Come to think of it, this book really should have a section devoted to restaurants that serve sustainable and locally grown food. Isn’t that where all the buzz in food is these days, thank you Michelle Obama?

Fearless Critic also pertuates the American inability to distinguish between authentic Mexican food and Tex-Mex. All are lumped together under “Mexican,” as if cheese nachos had been handed down from the Aztec kitchen. The hat tips to Alero (blech!) and El Tamarindo (yuk!) are downright incomprehensible. Lauriol Plaza and Austin Grill are both cited, yet there is no mention of the Rio Grande, an established franchise with impeccable food and roots in Dallas that years ago set the gold standard for Tex-Mex here. The rest are pale immitations.

If you want something approaching real Mexican, try Oyamel or Mixtec or Casa Oxaca or even the little takeout joint in Adams-Morgan, Tacos Pepito’s.

Why bother to mention the undistinguished Sala Thai on U Street when a true gem, Simply Home, maybe one of the best Southeast Asian restaurants in the city, is a mere block away? And why the dreary Chinatown Express, with its pasty noodles and steerage-class accomodations, and not Joe’s Noodle House, a sensational little Szechuan place with a mind-boggling menu and international quality? La Fourchette in Adams-Morgan does not make the list of noteworthy French restaurants, yet for escargots, steak frites or any number of other classic bistro dishes, it’s hard to think of anyone who makes them better.

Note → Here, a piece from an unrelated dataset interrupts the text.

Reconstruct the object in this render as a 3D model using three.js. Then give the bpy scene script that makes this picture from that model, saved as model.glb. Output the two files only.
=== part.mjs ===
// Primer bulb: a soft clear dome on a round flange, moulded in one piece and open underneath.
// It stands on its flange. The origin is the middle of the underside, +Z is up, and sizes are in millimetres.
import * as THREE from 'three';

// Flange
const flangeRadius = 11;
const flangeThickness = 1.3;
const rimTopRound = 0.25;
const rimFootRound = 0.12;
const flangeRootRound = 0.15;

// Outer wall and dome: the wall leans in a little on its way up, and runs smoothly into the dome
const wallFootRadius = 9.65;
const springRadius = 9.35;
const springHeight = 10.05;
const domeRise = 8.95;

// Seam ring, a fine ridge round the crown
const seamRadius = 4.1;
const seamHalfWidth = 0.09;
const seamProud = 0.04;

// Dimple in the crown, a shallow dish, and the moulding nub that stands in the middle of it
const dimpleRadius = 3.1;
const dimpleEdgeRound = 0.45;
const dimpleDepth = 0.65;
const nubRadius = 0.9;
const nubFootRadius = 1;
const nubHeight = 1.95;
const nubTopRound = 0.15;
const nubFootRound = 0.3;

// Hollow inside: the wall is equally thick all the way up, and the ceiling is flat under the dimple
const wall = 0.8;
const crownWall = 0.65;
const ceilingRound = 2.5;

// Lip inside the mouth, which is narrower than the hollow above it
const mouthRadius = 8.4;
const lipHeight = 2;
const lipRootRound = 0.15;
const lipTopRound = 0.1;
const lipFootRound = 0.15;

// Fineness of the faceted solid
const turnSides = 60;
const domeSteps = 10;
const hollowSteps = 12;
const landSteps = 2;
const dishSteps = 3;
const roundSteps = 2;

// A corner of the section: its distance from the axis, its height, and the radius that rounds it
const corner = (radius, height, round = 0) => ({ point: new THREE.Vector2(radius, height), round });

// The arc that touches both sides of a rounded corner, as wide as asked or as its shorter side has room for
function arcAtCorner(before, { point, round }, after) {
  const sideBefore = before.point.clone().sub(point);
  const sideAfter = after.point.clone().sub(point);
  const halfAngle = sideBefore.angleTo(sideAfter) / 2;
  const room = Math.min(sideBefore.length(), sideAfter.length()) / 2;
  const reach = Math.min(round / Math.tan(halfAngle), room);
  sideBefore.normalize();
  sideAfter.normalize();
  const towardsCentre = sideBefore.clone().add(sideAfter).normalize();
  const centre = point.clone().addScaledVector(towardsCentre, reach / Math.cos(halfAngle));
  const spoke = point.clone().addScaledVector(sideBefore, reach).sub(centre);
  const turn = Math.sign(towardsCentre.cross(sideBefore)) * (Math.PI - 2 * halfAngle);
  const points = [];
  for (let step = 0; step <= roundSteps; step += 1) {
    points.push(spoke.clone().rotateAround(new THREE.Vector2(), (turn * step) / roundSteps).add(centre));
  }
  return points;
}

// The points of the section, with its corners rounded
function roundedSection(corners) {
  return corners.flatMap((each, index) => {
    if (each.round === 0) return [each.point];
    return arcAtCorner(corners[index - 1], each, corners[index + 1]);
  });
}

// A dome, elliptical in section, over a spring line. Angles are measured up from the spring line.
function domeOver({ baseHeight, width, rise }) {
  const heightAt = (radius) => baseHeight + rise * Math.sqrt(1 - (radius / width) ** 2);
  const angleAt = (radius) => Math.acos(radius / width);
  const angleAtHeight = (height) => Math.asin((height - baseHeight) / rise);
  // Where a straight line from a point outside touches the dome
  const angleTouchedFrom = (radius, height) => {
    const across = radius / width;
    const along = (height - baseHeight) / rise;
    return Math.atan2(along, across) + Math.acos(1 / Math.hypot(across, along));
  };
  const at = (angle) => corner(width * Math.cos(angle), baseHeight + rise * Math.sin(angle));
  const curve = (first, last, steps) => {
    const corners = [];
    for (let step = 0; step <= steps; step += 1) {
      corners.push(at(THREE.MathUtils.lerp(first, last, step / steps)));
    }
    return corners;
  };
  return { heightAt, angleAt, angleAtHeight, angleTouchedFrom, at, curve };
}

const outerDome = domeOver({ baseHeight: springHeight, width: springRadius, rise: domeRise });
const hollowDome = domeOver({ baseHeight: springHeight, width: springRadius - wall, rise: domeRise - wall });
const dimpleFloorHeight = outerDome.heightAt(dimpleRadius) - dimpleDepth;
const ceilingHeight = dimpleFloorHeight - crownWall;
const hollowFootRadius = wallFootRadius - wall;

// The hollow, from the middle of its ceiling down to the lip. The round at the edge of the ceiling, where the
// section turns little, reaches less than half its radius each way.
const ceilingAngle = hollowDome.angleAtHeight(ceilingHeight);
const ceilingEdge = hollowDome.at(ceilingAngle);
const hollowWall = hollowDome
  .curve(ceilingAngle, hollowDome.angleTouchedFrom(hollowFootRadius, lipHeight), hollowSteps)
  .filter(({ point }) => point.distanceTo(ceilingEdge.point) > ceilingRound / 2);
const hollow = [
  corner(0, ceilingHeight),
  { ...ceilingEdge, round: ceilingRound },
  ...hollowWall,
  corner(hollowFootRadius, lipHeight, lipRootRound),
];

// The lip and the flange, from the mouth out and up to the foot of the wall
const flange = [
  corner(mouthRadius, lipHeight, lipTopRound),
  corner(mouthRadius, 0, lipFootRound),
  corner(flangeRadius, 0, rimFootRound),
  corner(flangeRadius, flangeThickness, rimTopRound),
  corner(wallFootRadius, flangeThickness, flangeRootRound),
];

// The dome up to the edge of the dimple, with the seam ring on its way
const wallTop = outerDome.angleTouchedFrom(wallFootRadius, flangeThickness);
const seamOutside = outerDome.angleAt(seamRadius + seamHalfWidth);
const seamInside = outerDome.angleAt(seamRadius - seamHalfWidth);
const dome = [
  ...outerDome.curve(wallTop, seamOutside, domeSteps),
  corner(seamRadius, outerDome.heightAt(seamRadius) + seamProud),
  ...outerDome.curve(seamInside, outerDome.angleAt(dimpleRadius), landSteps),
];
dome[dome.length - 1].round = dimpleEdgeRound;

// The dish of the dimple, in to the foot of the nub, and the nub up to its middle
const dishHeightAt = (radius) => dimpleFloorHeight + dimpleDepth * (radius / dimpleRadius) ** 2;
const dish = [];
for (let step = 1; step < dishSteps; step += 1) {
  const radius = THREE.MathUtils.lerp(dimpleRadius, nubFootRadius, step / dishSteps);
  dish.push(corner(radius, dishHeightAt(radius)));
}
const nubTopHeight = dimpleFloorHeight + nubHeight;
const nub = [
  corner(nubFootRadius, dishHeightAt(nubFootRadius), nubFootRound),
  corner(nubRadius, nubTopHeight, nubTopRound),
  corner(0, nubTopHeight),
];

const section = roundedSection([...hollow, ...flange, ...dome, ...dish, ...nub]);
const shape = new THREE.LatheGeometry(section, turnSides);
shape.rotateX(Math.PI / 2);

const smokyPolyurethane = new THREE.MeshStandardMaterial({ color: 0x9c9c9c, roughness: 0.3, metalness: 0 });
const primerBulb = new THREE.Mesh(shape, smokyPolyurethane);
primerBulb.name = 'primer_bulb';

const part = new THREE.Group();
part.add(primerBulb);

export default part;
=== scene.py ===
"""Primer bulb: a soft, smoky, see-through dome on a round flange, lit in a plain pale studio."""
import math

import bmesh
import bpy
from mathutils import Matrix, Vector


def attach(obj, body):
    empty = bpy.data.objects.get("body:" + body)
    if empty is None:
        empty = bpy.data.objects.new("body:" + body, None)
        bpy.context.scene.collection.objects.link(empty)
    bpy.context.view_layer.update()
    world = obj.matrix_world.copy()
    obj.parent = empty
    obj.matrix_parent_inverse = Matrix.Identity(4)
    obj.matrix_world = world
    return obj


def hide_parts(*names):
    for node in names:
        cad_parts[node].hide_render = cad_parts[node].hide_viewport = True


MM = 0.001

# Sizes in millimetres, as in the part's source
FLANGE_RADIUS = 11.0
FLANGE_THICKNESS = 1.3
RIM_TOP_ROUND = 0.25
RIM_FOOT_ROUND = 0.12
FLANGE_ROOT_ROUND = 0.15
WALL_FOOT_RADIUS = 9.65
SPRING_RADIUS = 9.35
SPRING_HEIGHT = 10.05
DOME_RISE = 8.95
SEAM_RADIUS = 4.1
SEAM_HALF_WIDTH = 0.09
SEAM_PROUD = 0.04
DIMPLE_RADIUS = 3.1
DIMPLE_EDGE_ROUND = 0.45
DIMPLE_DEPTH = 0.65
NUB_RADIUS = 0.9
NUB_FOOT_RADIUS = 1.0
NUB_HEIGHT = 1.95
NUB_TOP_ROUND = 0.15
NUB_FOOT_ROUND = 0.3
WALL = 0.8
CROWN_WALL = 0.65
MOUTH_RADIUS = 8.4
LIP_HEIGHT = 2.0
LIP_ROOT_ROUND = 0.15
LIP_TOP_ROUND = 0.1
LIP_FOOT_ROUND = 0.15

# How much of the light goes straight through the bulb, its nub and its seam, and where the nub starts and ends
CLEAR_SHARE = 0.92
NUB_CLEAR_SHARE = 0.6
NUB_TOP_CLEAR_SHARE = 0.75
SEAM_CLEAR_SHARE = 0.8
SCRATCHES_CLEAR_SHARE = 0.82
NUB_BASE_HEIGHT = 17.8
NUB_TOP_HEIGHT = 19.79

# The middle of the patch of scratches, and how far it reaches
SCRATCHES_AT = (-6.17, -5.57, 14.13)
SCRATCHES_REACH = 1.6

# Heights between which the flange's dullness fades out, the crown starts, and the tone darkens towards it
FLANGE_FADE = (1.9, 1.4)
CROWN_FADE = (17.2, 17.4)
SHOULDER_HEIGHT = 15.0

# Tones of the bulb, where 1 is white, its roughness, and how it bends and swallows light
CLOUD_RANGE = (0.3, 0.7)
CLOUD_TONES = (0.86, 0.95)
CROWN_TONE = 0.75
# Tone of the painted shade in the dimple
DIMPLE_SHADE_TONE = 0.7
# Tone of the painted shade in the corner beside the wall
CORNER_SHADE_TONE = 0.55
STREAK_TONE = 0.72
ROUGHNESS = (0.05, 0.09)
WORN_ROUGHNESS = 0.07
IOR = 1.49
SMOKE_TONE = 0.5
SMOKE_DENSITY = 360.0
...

Oh, well. Part of writing reviews is inviting disagreement. And I suppose I disagree plenty with Fearless Critic. But this guide covers 500 places to eat in the metropolitan Washington area. We’ll be mining it for a long time, making more discoveries in our own neighborhood. I would consider this indispensable for anyone who likes to eat out. And for all those out-of-towners who ask where to eat, you’ll always have a good answer. Keep this book within easy reach.